■ DATA BLOCK
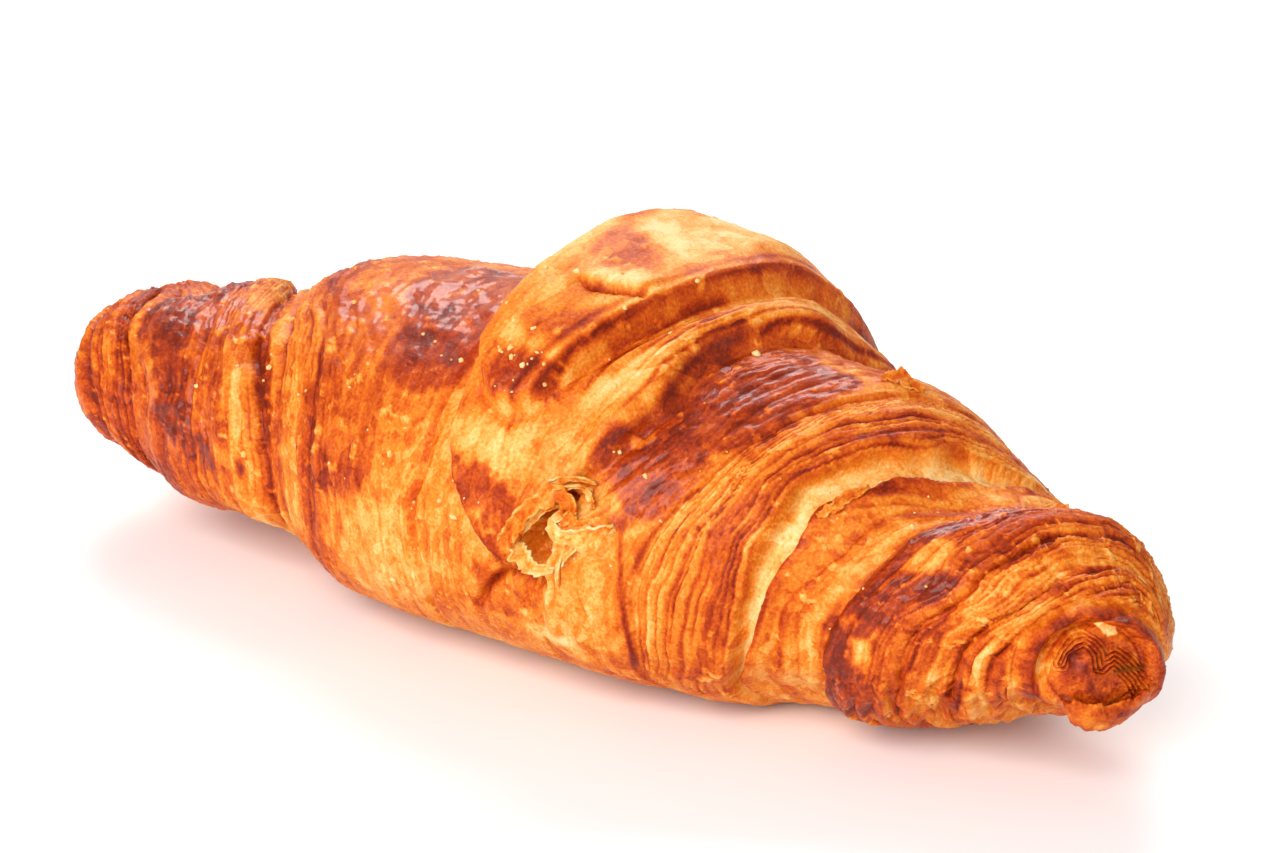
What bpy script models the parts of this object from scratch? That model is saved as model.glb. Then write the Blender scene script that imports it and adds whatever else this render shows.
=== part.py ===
"""A butter croissant, baked as one piece of rolled, laminated dough.

Frame: metres, +Z up. X runs along the roll, -Y is the side where the last wrap's tips end,
and the origin is at the middle of the flat patch on which the croissant rests.
"""

import math

import bmesh
import bpy
import numpy as np
from mathutils import Matrix

MM = 0.001

# Driving dimensions of the roll, in millimetres and degrees.
HALF_LENGTH = 89.5
END_BLUNTNESS = 16.0
SECTION_SQUARENESS = 0.8
SEGMENTS_AROUND = 60
RINGS = 84
EVEN_RING_SHARE = 0.7

# The roll's outline: along X, then its centre line, half width, underside and top.
STATIONS = (
    # along, centre_y, half_width, bottom, top
    (-89.0, -6.5, 15.0, 10.0, 33.0),
    (-78.0, -3.5, 18.5, 7.5, 34.0),
    (-70.0, -1.5, 20.5, 5.0, 34.5),
    (-56.0, 0.5, 23.5, 1.4, 37.5),
    (-42.0, 1.0, 26.5, -1.0, 42.5),
    (-28.0, 1.0, 29.5, -1.6, 44.5),
    (-14.0, 1.0, 32.0, -1.6, 46.5),
    (0.0, 2.0, 33.5, -1.6, 48.5),
    (14.0, 2.5, 33.0, -1.6, 48.0),
    (28.0, 4.0, 30.0, -1.6, 46.0),
    (42.0, 5.0, 26.0, -1.4, 42.0),
    (56.0, 5.0, 21.5, 1.4, 37.5),
    (70.0, 3.5, 17.0, 6.0, 34.0),
    (80.0, 2.0, 15.0, 8.0, 32.5),
    (88.0, 0.0, 12.5, 9.0, 30.0),
)
STATION_BLEND = 9.0

# Each wrap's edge runs round the roll as a helix, outwards from the middle as it goes
# over the top to the back, and returns underneath. Angles are 0 at the front (-Y), 90 at
# the top and 180 at the back.
HELIX_START = -60.0
HELIX_TURN = 195.0
HELIX_END = 300.0
RIGHT_LEAD = 0.13
LEFT_LEAD = 0.17

# Hollows between the wraps: distance from the middle at the front, depth, and half widths
# on the side nearer the middle and on the side nearer the end. They fade out underneath.
RIGHT_HOLLOWS = (
    (41.5, 2.2, 7.0, 5.0),
    (66.5, 1.6, 5.0, 4.2),
    (80.5, 1.0, 3.8, 3.4),
)
LEFT_HOLLOWS = (
    (37.0, 2.0, 5.0, 7.0),
    (57.5, 1.6, 5.5, 4.5),
    (76.0, 0.9, 3.8, 3.6),
)
HOLLOW_GONE_BELOW = -0.95
HOLLOW_FULL_ABOVE = -0.55

# The last wrap: a raised band over the middle, highest along its left edge and on top,
# which ends low on the front in a blunt tongue and sinks into the roll at the back.
TONGUE_LEFT = -4.0
TONGUE_LEFT_EDGE = 3.2
TONGUE_RIGHT = 11.0
TONGUE_RIGHT_EDGE = 6.0
TONGUE_FRONT_HEIGHT = 4.2
TONGUE_TOP_HEIGHT = 9.0
TONGUE_SLOPE = 0.4
TONGUE_TIP = (-18.0, 6.0)
TONGUE_RISE = (15.0, 70.0)
TONGUE_SINK = (110.0, 205.0)

# The upper fold of the last wrap, a rounded roll lying along the band's left edge.
FOLD_HEIGHT = 2.2
FOLD_MIDDLE_AT_FRONT = -0.5
FOLD_LEAD = 0.1
FOLD_HALF_WIDTH = 8.0
FOLD_TIP = (22.0, 44.0)

CUTTER_SIZE = 0.4
CRUST_COLOUR = (0.78, 0.33, 0.07, 1.0)
CRUST_ROUGHNESS = 0.45


def clear_scene():
    for old in list(bpy.data.objects):
        bpy.data.objects.remove(old)


def smooth_step(value, low, high):
    """0 below low, 1 above high, and an even S between them."""
    share = min(max((value - low) / (high - low), 0.0), 1.0)
    return share * share * (3.0 - 2.0 * share)


def station_values(along):
    """Centre line, half width, underside and top at this place, with the stations blended."""
    table = np.array(STATIONS)
    offsets = np.linspace(-1.0, 1.0, 13)
    weights = np.cos(offsets * math.pi / 2.0) ** 2
    places = along + STATION_BLEND * offsets
    found = [np.average(np.interp(places, table[:, 0], column), weights=weights)
             for column in table[:, 1:].T]
    return found


def helix_shift(around, lead):
    """How far a wrap's edge has moved outwards by this angle. It comes back underneath."""
    angle = (around - HELIX_START) % 360.0 + HELIX_START
    if angle <= HELIX_TURN:
        return lead * angle
    back = smooth_step(angle, HELIX_TURN, HELIX_END)
    return lead * (HELIX_TURN * (1.0 - back) + HELIX_START * back)


def hollow(distance, place, depth, inner, outer):
    width = inner if distance < place else outer
    return -depth * math.exp(-(((distance - place) / width) ** 2))


def tongue_relief(along, around):
    """Height of the last wrap above the roll, with its blunt tongue at the front."""
    angle = (around + 90.0) % 360.0 - 90.0
    right_edge = TONGUE_RIGHT + helix_shift(around, RIGHT_LEAD)
    left_side = smooth_step(along, TONGUE_LEFT - TONGUE_LEFT_EDGE, TONGUE_LEFT + TONGUE_LEFT_EDGE)
    right_side = 1.0 - smooth_step(along, right_edge - TONGUE_RIGHT_EDGE,
                                   right_edge + TONGUE_RIGHT_EDGE)
    slope = 1.0 - TONGUE_SLOPE * smooth_step(along, TONGUE_LEFT, right_edge)
    sink = 1.0 - smooth_step(angle, *TONGUE_SINK)
    height = TONGUE_FRONT_HEIGHT * smooth_step(angle, *TONGUE_TIP)
    height += (TONGUE_TOP_HEIGHT - TONGUE_FRONT_HEIGHT) * smooth_step(angle, *TONGUE_RISE)
    fold_middle = FOLD_MIDDLE_AT_FRONT + FOLD_LEAD * angle
    fold = FOLD_HEIGHT * math.exp(-(((along - fold_middle) / FOLD_HALF_WIDTH) ** 4))
    fold *= smooth_step(angle, *FOLD_TIP)
    return left_side * right_side * sink * (height * slope + fold)


def wrap_relief(along, around):
    """Height of the wraps above or below the roll's outline."""
    if along >= 0.0:
        distance = along - helix_shift(around, RIGHT_LEAD)
        hollows = RIGHT_HOLLOWS
    else:
        distance = -along - helix_shift(around, LEFT_LEAD)
        hollows = LEFT_HOLLOWS
    shown = smooth_step(math.sin(math.radians(around)), HOLLOW_GONE_BELOW, HOLLOW_FULL_ABOVE)
    return tongue_relief(along, around) + shown * sum(hollow(distance, *one) for one in hollows)


def crust_point(share, around):
    """The crust at share (-1 to 1 of the half length) and around (degrees), in millimetres."""
    along = HALF_LENGTH * share
    centre_y, half_width, bottom, top = station_values(along)
    closing = math.sqrt(max(0.0, 1.0 - abs(share) ** END_BLUNTNESS))
    middle, half_height = (top + bottom) / 2.0, (top - bottom) / 2.0
    cosine, sine = math.cos(math.radians(around)), math.sin(math.radians(around))
    if sine < 0.0:
        sine = -abs(sine) ** SECTION_SQUARENESS
    out_y, out_z = -half_width * cosine, half_height * sine
    swell = 1.0 + wrap_relief(along, around) / math.hypot(out_y, out_z)
    reach = closing * swell
    return along, centre_y + reach * out_y, middle + reach * out_z


def make_crust():
    """A UV sphere whose poles are the croissant's two ends, moved point by point to the crust.

    Its rings are spread more evenly along the roll than a sphere's, which crowd to the poles.
    """
    mesh = bpy.data.meshes.new("croissant")
    shape = bmesh.new()
    bmesh.ops.create_uvsphere(shape, u_segments=SEGMENTS_AROUND, v_segments=RINGS, radius=1.0)
    for vert in shape.verts:
        even = 2.0 * math.asin(max(-1.0, min(1.0, vert.co.z))) / math.pi
        share = EVEN_RING_SHARE * even + (1.0 - EVEN_RING_SHARE) * vert.co.z
        around = math.degrees(math.atan2(vert.co.y, vert.co.x))
        vert.co = [MM * value for value in crust_point(share, around)]
    bmesh.ops.recalc_face_normals(shape, faces=shape.faces)
    shape.to_mesh(mesh)
    shape.free()
    return bpy.data.objects.new("croissant", mesh)


def make_worktop():
    """The block below the resting plane, which cuts the flat patch."""
    bpy.ops.mesh.primitive_cube_add(size=CUTTER_SIZE, location=(0.0, 0.0, -CUTTER_SIZE / 2.0))
    block = bpy.context.object
    block.name = "worktop_cutter"
    block.hide_render = True
    block.display_type = "WIRE"
    return block


def cut_flat_patch(crust, worktop):
    """Cuts the underside at Z = 0, and keeps the result as the crust's mesh."""
    cut = crust.modifiers.new("flat_patch", "BOOLEAN")
    cut.operation = "DIFFERENCE"
    cut.object = worktop
    graph = bpy.context.evaluated_depsgraph_get()
    flat = bpy.data.meshes.new_from_object(crust.evaluated_get(graph))
    crust.modifiers.clear()
    crust.data = flat


def centre_on_origin(crust):
    """Puts the origin at the bottom centre of the croissant's box."""
    points = np.array([vert.co for vert in crust.data.vertices])
    low, high = points.min(axis=0), points.max(axis=0)
    middle = (low + high) / 2.0
    crust.data.transform(Matrix.Translation((-middle[0], -middle[1], -low[2])))


def crust_material():
    material = bpy.data.materials.new("baked_crust")
    material.use_nodes = True
    shader = material.node_tree.nodes["Principled BSDF"]
    shader.inputs["Base Color"].default_value = CRUST_COLOUR
    shader.inputs["Roughness"].default_value = CRUST_ROUGHNESS
    shader.inputs["Metallic"].default_value = 0.0
    return material


def main():
    clear_scene()
    parts = bpy.data.collections.new("croissant")
    cutters = bpy.data.collections.new("cutters")
    for collection in (parts, cutters):
        bpy.context.scene.collection.children.link(collection)
    crust = make_crust()
    parts.objects.link(crust)
    worktop = make_worktop()
    for collection in worktop.users_collection:
        collection.objects.unlink(worktop)
    cutters.objects.link(worktop)
    cut_flat_patch(crust, worktop)
    centre_on_origin(crust)
    crust.data.materials.clear()
    crust.data.materials.append(crust_material())
    crust.data.shade_smooth()


main()
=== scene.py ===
"""A butter croissant: the crust with its stretched layers, the torn layers beside the tip of
the last wrap, loose flakes, the loose end of the outermost layer, crumbs, and a pale studio
stage.

Lengths are in millimetres until a mesh is made, when they become metres. X runs along the
roll, angles go round it: 0 is the front (-Y), 90 the top, 180 the back and 270 underneath.
"""

import math

import bmesh
import bpy
import numpy as np
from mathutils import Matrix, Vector


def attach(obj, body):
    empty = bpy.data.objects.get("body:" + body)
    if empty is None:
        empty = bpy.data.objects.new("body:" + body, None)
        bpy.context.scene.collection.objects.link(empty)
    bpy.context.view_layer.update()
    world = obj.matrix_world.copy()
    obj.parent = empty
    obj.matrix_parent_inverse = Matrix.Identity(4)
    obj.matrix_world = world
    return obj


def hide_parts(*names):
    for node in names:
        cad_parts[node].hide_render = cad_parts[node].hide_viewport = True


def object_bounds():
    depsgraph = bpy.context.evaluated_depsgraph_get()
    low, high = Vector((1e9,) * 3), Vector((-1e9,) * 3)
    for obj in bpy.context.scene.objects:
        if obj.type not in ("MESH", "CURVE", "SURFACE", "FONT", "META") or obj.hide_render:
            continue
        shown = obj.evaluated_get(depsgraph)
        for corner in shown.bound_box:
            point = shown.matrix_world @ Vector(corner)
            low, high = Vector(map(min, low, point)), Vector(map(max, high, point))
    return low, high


bl_info = {
    "name": "Butter Croissant",
    "version": (1, 0, 0),
    "blender": (4, 5, 0),
    "location": "3D View > Sidebar > Croissant",
    "description": "Builds a baked butter croissant around its packed solid",
    "category": "Object",
}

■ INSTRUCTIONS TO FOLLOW
Look back at the data above. Transcribe exactly the lines starting at the line that contains "parts.objects.link(crust)" and ending at the line that contains "Vector(map(max, high, point))".

■ TASK OUTPUT
    parts.objects.link(crust)
    worktop = make_worktop()
    for collection in worktop.users_collection:
        collection.objects.unlink(worktop)
    cutters.objects.link(worktop)
    cut_flat_patch(crust, worktop)
    centre_on_origin(crust)
    crust.data.materials.clear()
    crust.data.materials.append(crust_material())
    crust.data.shade_smooth()


main()
=== scene.py ===
"""A butter croissant: the crust with its stretched layers, the torn layers beside the tip of
the last wrap, loose flakes, the loose end of the outermost layer, crumbs, and a pale studio
stage.

Lengths are in millimetres until a mesh is made, when they become metres. X runs along the
roll, angles go round it: 0 is the front (-Y), 90 the top, 180 the back and 270 underneath.
"""

import math

import bmesh
import bpy
import numpy as np
from mathutils import Matrix, Vector


def attach(obj, body):
    empty = bpy.data.objects.get("body:" + body)
    if empty is None:
        empty = bpy.data.objects.new("body:" + body, None)
        bpy.context.scene.collection.objects.link(empty)
    bpy.context.view_layer.update()
    world = obj.matrix_world.copy()
    obj.parent = empty
    obj.matrix_parent_inverse = Matrix.Identity(4)
    obj.matrix_world = world
    return obj


def hide_parts(*names):
    for node in names:
        cad_parts[node].hide_render = cad_parts[node].hide_viewport = True


def object_bounds():
    depsgraph = bpy.context.evaluated_depsgraph_get()
    low, high = Vector((1e9,) * 3), Vector((-1e9,) * 3)
    for obj in bpy.context.scene.objects:
        if obj.type not in ("MESH", "CURVE", "SURFACE", "FONT", "META") or obj.hide_render:
            continue
        shown = obj.evaluated_get(depsgraph)
        for corner in shown.bound_box:
            point = shown.matrix_world @ Vector(corner)
            low, high = Vector(map(min, low, point)), Vector(map(max, high, point))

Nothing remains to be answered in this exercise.